Pelas curvas da vida perdemo-nos de vista. Quase simultaneamente abandonámos o prédio da rua Penha de França, onde ainda hoje vivem as nossas ex-mulheres. Por vários acasos fomos para fora de Lisboa. Foi conhecendo muito parcial e imprecisamente o seu percurso político, pressupondo as mágoas que teria mas que nunca publicamente expôs. Muitos anos depois contactei-o para que interviesse numa série de colóquios que estava a organizar. Recusou por indisponibilidade de tempo, não se queria desviar dos trabalhos de investigação em que estava empenhado.
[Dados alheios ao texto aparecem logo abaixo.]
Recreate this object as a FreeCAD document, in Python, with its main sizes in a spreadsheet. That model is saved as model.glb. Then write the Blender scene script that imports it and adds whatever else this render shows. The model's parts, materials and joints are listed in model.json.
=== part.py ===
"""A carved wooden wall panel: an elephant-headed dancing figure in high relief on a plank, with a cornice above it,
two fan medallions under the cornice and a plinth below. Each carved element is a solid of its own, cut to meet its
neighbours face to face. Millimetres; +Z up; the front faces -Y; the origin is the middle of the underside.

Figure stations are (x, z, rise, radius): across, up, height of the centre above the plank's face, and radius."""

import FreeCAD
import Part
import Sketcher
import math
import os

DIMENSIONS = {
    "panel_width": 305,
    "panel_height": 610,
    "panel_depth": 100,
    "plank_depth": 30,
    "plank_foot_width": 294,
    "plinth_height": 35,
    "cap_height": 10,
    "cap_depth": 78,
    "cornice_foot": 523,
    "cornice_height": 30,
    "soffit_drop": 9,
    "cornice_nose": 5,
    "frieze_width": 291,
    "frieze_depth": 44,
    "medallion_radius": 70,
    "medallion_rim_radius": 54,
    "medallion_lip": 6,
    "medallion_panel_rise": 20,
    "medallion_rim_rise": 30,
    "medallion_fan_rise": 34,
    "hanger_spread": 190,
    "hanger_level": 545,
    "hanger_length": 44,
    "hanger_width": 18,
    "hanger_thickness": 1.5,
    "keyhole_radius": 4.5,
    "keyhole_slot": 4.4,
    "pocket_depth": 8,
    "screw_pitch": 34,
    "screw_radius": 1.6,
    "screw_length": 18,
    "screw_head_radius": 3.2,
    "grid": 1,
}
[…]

Não queria afastar-se do seu local de trabalho e do computador onde registava as conclusões que retirava das leituras de documentação e livros que lhe ocupavam o resto das horas do dia. Mesmo assim foi mais de uma hora de feliz conversa que lhe abriram um buraco nesse dia. Estava a trabalhar na História do Movimento Operário em Portugal, deveria ser esse o nome final da investigação que estava a realizar submetendo-se a uma disciplina operária. Pelo que publicou só se poderiam esperar novas perspectivas, novos olhares a iluminar a história e a revisar teorias estabelecidas como já o tinha feito com Nova História da Imprensa Portuguesa, José Estevão: o Homem e a Legislação do Brasil colonial, O início da Ofensiva Operária em Portugal, para referir três notáveis estudos. Muito trabalho deve existir nos seus arquivos que não devia ser negligenciado. Mesmo inacabada essa História do Movimento Operário em Portugal deve ser fundamental para a compreensão dos períodos que teve tempo de estudar e sementes vitais lhe dar continuidade.
Quando fez oitenta anos, a Helena Pato, organizou uma homenagem. Uma bela jornada de confraternização no que foi o mais que justo reconhecer um homem que marca uma época e é uma das referências intelectuais e políticas do séc. XX em Portugal.